A facile solution to mature cathode modified by hydrophobic dimethyl silicon oil (DMS) layer for electro-Fenton processes: Water proof and enhanced oxygen transport

Water flooding in the microporous cathode is poisonous but inevitable for oxygen reduction reaction (ORR) in electro-Fenton (EF) processes. To meet this challenge, a facile modification was reported to stabilize performance of cathode through the infiltration process, which selecting superior CB-PTFE electrode as backbone and dimethyl silicon oil (DMS) as maturation layer.
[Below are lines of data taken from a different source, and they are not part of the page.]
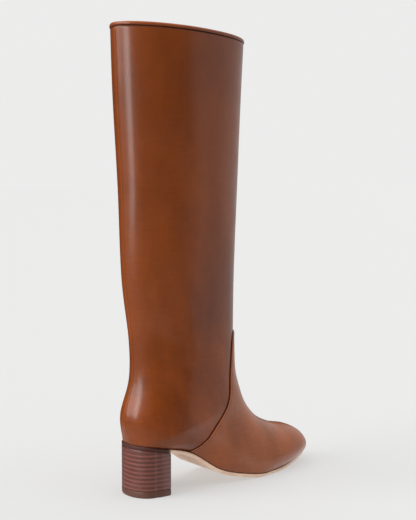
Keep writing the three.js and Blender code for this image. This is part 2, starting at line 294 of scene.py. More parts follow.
@dataclass(frozen=True)
class VampSeam:
    """Where the vamp laps the shaft: stops of (share round from the front, outer t, inner t)."""

    last: Last
    stops: tuple[Triple, ...] = (
        (0.000, 4.33, 4.33),
        (0.155, 4.36, 4.36),
        (0.190, 4.80, 4.80),
        (0.215, 5.60, 5.55),
        (0.240, 6.35, 6.30),
        (0.280, 6.85, 6.80),
        (0.330, 7.15, 7.10),
        (0.400, 7.46, 7.38),
        (0.470, 7.74, 7.60),
        (0.570, 8.10, 7.85),
        (0.700, 8.48, 8.05),
        (0.840, 8.76, 8.15),
        (1.000, 8.98, 8.20),
    )
    ease: float = 0.022
    ease_steps: int = 9

    def at(self, side: Array) -> Array:
        """The section that the seam crosses: straight between the stops, eased by a running mean.

        Args:
            side: Places round the boot.

        Returns:
            t at each of them.
        """
        around, outer, inner = np.array(self.stops).T
        total = np.zeros(side.shape)
        for shift in np.linspace(-1, 1, self.ease_steps) * self.ease:
            place = np.abs(side + shift)
            place = np.where(place > 1, 2 - place, place)
            total += np.where(side < 0, np.interp(place, around, outer), np.interp(place, around, inner))
        return total / self.ease_steps

    def per_mm(self, side: Array) -> Array:
        """How much t grows for each mm square to the seam: root of both slopes squared and added.

        Args:
            side: Places round the boot.

        Returns:
            Sections to the millimetre at each of them.
        """
        t = self.at(side)
        step = 0.01
        low, high = np.clip(side - step, -1, 1), np.clip(side + step, -1, 1)
        slope = (self.at(high) - self.at(low)) / (high - low)
        skin = self.last.skin
        along_t = np.linalg.norm(skin(t + step, side) - skin(t - step, side), axis=-1) / (2 * step)
        round_it = np.linalg.norm(skin(t, high) - skin(t, low), axis=-1) / (high - low)
        return np.sqrt((1 / along_t) ** 2 + (slope / round_it) ** 2)


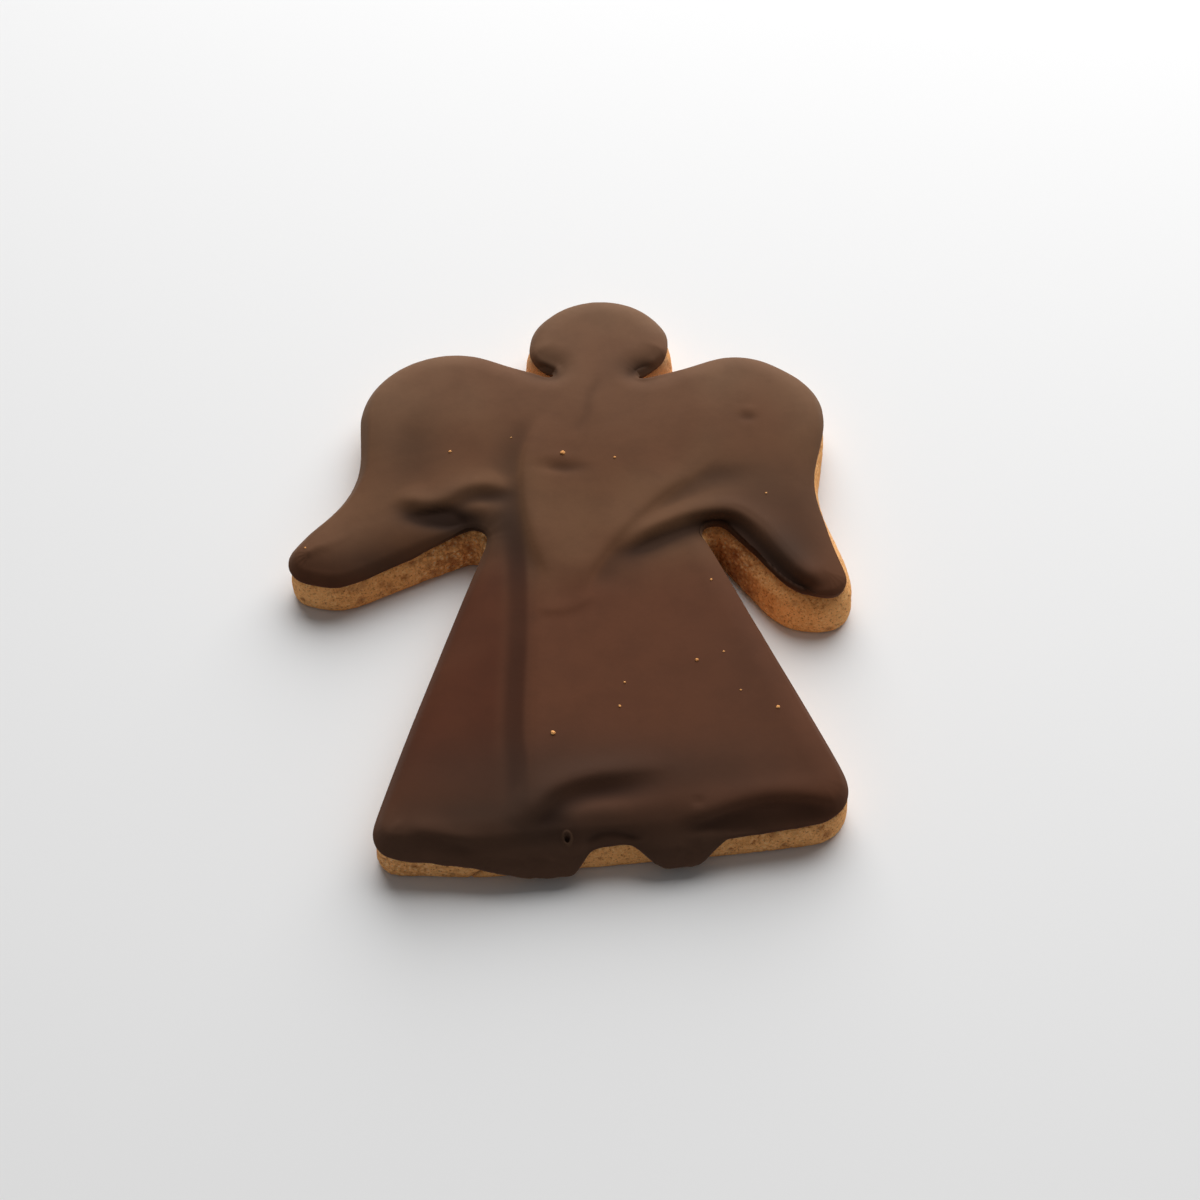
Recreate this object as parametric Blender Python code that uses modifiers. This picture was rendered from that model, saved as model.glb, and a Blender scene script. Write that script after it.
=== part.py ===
# Gingerbread angel: a cut-out biscuit under a coat of dark chocolate.
# It lies on its back with the coated side up (+Z) and its head towards +Y.
# Lengths are in millimetres, and become metres where a vertex is made.

import math
from collections import namedtuple

import bmesh
import bpy
from mathutils import Vector, noise
from mathutils.geometry import delaunay_2d_cdt

MM = 0.001

# The biscuit's edge, from the floor up.
BISCUIT_HEIGHT = 9.0
FOOT_ROUNDING = 1.0
BELLY_HEIGHT = 2.7
BELLY_LEAN = 0.25
SHOULDER_START = 5.0
SHOULDER_WIDTH = 4.6
FRONT_SHOULDER_START = 3.4
FRONT_SHOULDER_WIDTH = 7.0
FRONT_FROM = 0.2
FRONT_FULL = 0.9
RING_SPAN = 3.4
RING_STEPS = 5
HEM_FALL = 1.3
HEM_WIDTH = 13.0
NOTCH_SHARE = 0.62
NOTCH_SPREAD = 9.0
CRAG_DEPTH = 0.25
CRAG_LENGTH = 3.0

# The coat of chocolate.
COAT_GAP = 0.3
COAT_THICKNESS = 1.05
SIDE_THICKNESS = 0.6
LIP_THICKNESS = 0.35
LIP_SHARE = 0.4
THICKEST = 3.0
THINNEST = 0.45
THINNING_END = 0.8
WAVE_HEIGHT = 0.12
WAVE_LENGTH = 14.0
RING_SHARES = (1.0, 0.9, 0.75, 0.6, 0.5, 0.3, 0.0)

# How finely the shapes are divided.
OUTLINE_STEP = 3.2
HEM_STEP = 1.3
HEM_Y = -44.0
TURN_STEP = 0.42
SHORTEST_STEP = 0.15
EDGE_SMOOTHING = 6
SURFACE_STEP = 2.7
HIDDEN_STEP = 4.4
SURFACE_MARGIN = 1.5

# Corners of the outline, anticlockwise: x, y, rounding, and how far the coat
# reaches down the side there, measured along it from the flat top.
HEAD = (
    (14.0, 49.0, 4.0, 1.5), (13.0, 55.5, 11.0, 3.0), (7.5, 66.5, 13.0, 4.5),
    (-7.5, 64.5, 13.5, 4.5), (-13.5, 57.0, 11.5, 3.5), (-15.0, 48.5, 4.0, 1.5),
)
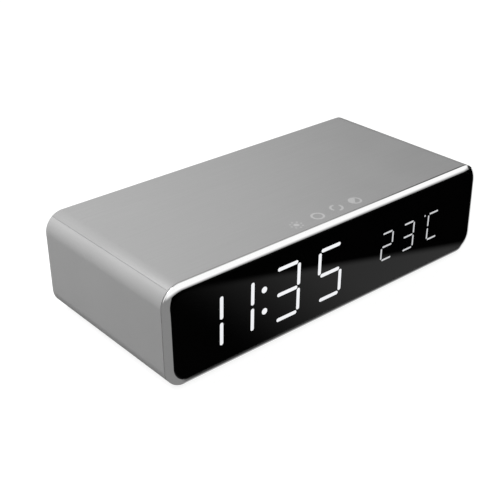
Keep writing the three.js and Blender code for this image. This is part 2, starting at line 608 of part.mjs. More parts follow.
// The chromed frame: a rim that slopes in to the lens, a rebate for the lens, and a spigot that
// plugs into the case.
function frontBezel() {
  const lensSide = LENS_INSET - GAP;
  const landFront = BEZEL_BACK - BEZEL_LAND;
  const slope = new THREE.Vector2(lensSide, FRONT - landFront);
  const outwards = new THREE.Vector2(slope.y, -slope.x).normalize();
  const rim = [[0, BEZEL_BACK]];
  for (let i = 0; i <= ARC_STEPS; i++) {
    const along = i / ARC_STEPS;
    const bow = 4 * BEZEL_CROWN * along * (1 - along);
    rim.push([slope.x * along + outwards.x * bow, landFront + slope.y * along + outwards.y * bow]);
  }
  const ring = sweepRoundCase([
    ...rim,
    [lensSide, LEDGE_FRONT],
    [OPENING_INSET, LEDGE_FRONT],
    [OPENING_INSET, SPIGOT_END],
    [SPIGOT_INSET, SPIGOT_END],
    [SPIGOT_INSET, BEZEL_BACK + RABBET_DEPTH],
    [RABBET_INSET, BEZEL_BACK + RABBET_DEPTH],
    [RABBET_INSET, BEZEL_BACK],
  ]);
  const bosses = displayScrewPlaces().map(([x, z]) => {
    const [inner, outer] = [REFLECTOR_HALF_WIDTH + GAP, CASE_WIDTH / 2 - OPENING_INSET + ROOT];
    const spanX = x < 0 ? [-outer, -inner] : [inner, outer];
    return block(spanX, [LEDGE_FRONT, DISPLAY_BOARD_FRONT - GAP], about(z, DISPLAY_BOSS_SIZE));
  });
  const holes = displayScrewPlaces().map(([x, z]) =>
    lengthwiseCylinder(
      SMALL_SCREW.shank + GAP,
      x,
      z,
      [DISPLAY_BOARD_FRONT - SMALL_SCREW.length, DISPLAY_BOARD_FRONT],
      SCREW_SIDES,
    ),
  );
  return piece("front_bezel", cut(join(ring, ...bosses), ...holes), FINISH.chrome);
}

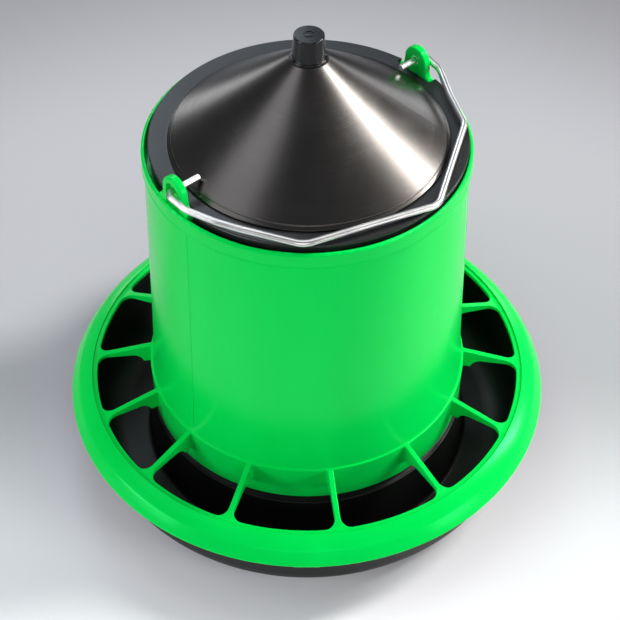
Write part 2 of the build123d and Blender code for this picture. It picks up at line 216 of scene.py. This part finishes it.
def wire_steel():
    n = Nodes("stainless_wire")
    fine = n.noise(n.mapped(), 700.0, 2.0, 0.5)
    big = n.noise(n.mapped(), 45.0, 3.0, 0.5)
    n.link(n.ramp(big, [(0.3, (0.70, 0.695, 0.68, 1)), (0.7, (0.82, 0.815, 0.80, 1))]),
           n.bsdf.inputs["Base Color"])
    n.set(Metallic=1.0)
    n.link(n.map_range(big, 0.3, 0.7, 0.27, 0.35), n.bsdf.inputs["Roughness"])
    n.link(n.bump(fine, 0.08, 0.0001), n.bsdf.inputs["Normal"])
    return n.mat


def screw_steel():
    n = Nodes("zinc_screw")
    big = n.noise(n.mapped(), 300.0, 3.0, 0.5)
    n.link(n.ramp(big, [(0.3, (0.45, 0.45, 0.44, 1)), (0.7, (0.6, 0.6, 0.59, 1))]), n.bsdf.inputs["Base Color"])
    n.set(Metallic=1.0, Roughness=0.35)
    return n.mat


MATS = {
    "hopper": green_plastic(),
    "feed_pan": black_plastic("black_pan_plastic", (0.0045, 0.0052, 0.0048), 0.48, 900.0, 0.10, 0.32),
    "lid_rim": black_plastic("black_lid_plastic", (0.0085, 0.0088, 0.0095), 0.36, 1100.0, 0.10),
    "lid_cone": spun_sheet(),
    "lid_knob": black_plastic("black_knob_plastic", (0.0032, 0.0032, 0.0038), 0.17, 900.0, 0.03, 0.4),
    "knob_screw": screw_steel(),
    "bail_handle": wire_steel(),
}
for node, mat in MATS.items():
    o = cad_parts[node]
    if not o.material_slots:
        o.data.materials.append(mat)
    for slot in o.material_slots:
        slot.material = mat


# ------------------------------------------------------------------- floor
def make_floor():
    me = bpy.data.meshes.new("floor")
    s = 9.0
    me.from_pydata([(-s, -s, 0), (s, -s, 0), (s, s, 0), (-s, s, 0)], [], [(0, 1, 2, 3)])
    o = bpy.data.objects.new("floor", me)
    scene.collection.objects.link(o)
    n = Nodes("pale_floor")
    # painted light falloff: the floor colour is paler in front than behind, standing in for a pool of light in front
    x, y, z = xyz(n)
    soft = n.noise(n.mapped(), 1.3, 2.0, 0.5)
    depth = n.math("ADD", n.map_range(y, -0.25, 0.75, 0.0, 1.0), n.map_range(soft, 0.3, 0.7, -0.02, 0.02))
    # painted light falloff ramp along the depth of the floor
    painted_falloff = n.ramp(depth, [(0.0, (0.87, 0.865, 0.90, 1)), (0.10, (0.76, 0.755, 0.79, 1)),
                           (0.30, (0.43, 0.425, 0.455, 1)), (0.58, (0.45, 0.445, 0.475, 1)),
                           (0.88, (0.42, 0.415, 0.44, 1)), (1.0, (0.34, 0.335, 0.355, 1))], "EASE")
    out = n.math("SQRT", n.math("ADD", n.math("MULTIPLY", x, x), n.math("POWER", n.math("SUBTRACT", y, 0.12), 2.0)))
    # painted vignette: the floor colour darkens towards the far corners, standing in for light falloff
    painted_vignette = n.ramp(n.map_range(out, 0.36, 0.72, 0.0, 1.0), [(0.0, (1, 1, 1, 1)), (1.0, (0.66, 0.66, 0.665, 1))], "EASE")
    # painted shade: the floor colour is darker towards the right, to even out the brighter lighting there
    painted_side_shade = n.ramp(n.map_range(x, -0.35, 0.35, 0.0, 1.0), [(0.0, (1, 1, 1, 1)), (0.5, (0.97, 0.97, 0.97, 1)),
                                                         (1.0, (0.80, 0.80, 0.805, 1))])
    painted_falloff = n.mix_rgb(1.0, painted_falloff, painted_side_shade, "MULTIPLY")
    n.link(n.mix_rgb(1.0, painted_falloff, painted_vignette, "MULTIPLY"), n.bsdf.inputs["Base Color"])
    n.set(Roughness=0.62, Specular_IOR_Level=0.3)
    me.materials.append(n.mat)
    return o


make_floor()


# ------------------------------------------------------------------ lights
def area(name, loc, target, size, power, color=(1, 1, 1), spread=180.0):
    d = bpy.data.lights.new(name, "AREA")
    d.shape = "RECTANGLE"
    d.size, d.size_y = size
    d.energy = power
    d.color = color
    d.spread = math.radians(spread)
    o = bpy.data.objects.new(name, d)
    scene.collection.objects.link(o)
    v = Vector(target) - Vector(loc)
    o.matrix_world = Matrix.Translation(loc) @ v.to_track_quat("-Z", "Y").to_matrix().to_4x4()
    return o


def around(az, elev, dist, z=0.25):
    """Point at a direction and distance from the feeder's upper half."""
    a, e = math.radians(az), math.radians(elev)
    return (dist * math.cos(e) * math.cos(a), dist * math.cos(e) * math.sin(a), z + dist * math.sin(e))


AIM = (0.0, 0.0, 0.25)
area("key_right", around(15, 35, 1.6), AIM, (0.28, 1.0), 15.0, (1.0, 0.985, 0.95), 120)
area("key_left", around(-167, 51, 1.6), AIM, (0.7, 0.8), 4, (0.93, 0.96, 1.0))
area("low_left", around(-156, 11, 1.9), AIM, (0.9, 0.6), 18, (0.96, 0.98, 1.0))
area("low_right", around(-30, 10, 1.9), AIM, (0.6, 0.6), 13, (1.0, 0.99, 0.97))
area("front_fill", around(-90, 24, 2.2), AIM, (1.6, 0.6), 11, (1.0, 0.99, 0.97))
area("overhead", (-0.1, 0.7, 2.6), (0, 0.0, 0), (1.8, 1.0), 10)
area("low_back_left", around(122, 4.0, 1.3), AIM, (0.2, 0.4), 0.8, (0.96, 0.98, 1.0))
area("low_back_right", around(54, 5.5, 1.3), AIM, (0.25, 0.5), 1.0, (0.96, 0.98, 1.0))
area("back_window", around(105, 38, 1.9), AIM, (0.7, 0.35), 5.2, (0.78, 0.89, 1.0))

world = bpy.data.worlds.new("studio")
world.use_nodes = True
bg = world.node_tree.nodes["Background"]
bg.inputs[0].default_value = (0.92, 0.95, 1.0, 1)
bg.inputs[1].default_value = 0.20
scene.world = world
scene.view_settings.view_transform = "Standard"
scene.view_settings.look = "None"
Characterized by FE-SEM, EDS, BET, XRD, the matured cathode was proved to be wrapped uniformly by DMS. Electrochemical performances of cathodes were evaluated by CA, CV, EIS and CP measurements in oxygen “starvation” condition. These results proved that the maturation layer improved the electrocatalysis on 2e− ORR, the service lifetime from 1.68 h to 18.34 h, the working range of current density from 70 to 110 A m−2 and reduced the oxygen diffusion resistance from 74.23 to 8.07 Ω. Besides, H2O2 generation and oxygen utilization of 2%DMS cathode respectively reached 126.7 mg L−1 and 83.49% in 60 min, which were rarely influenced by pH and aeration rate even after water flooding process. 2%DMS layer served as the accelerated oxygen transport channel can explain the enhanced oxygen transport. The simulated contaminated solution containing a fungicide-flutriafol (FTF) was obtained 100% removal in about 40 min and 48.88% TOC removal in 2 h. The lifetime tests revealed much more stable decay of FTF under the broader operational condition. [Display omitted] •Develop the electro-Fenton cathode with a breathable DMS layer to alleviate water flooding and enhance oxygen transport•Characterized by FE-SEM, EDS, BET, XRD and evaluated by CA, CV, CP, and EIS on the electrochemical performance.•The wider operation condition investigated is: current density 50∼110 A m-2, pH 3∼11 and aeration rate ≥0.01 L·min-1.•The targeted-pollutant FTF decay was studied and verify the higher electrocatalytic activity and stability of cathode.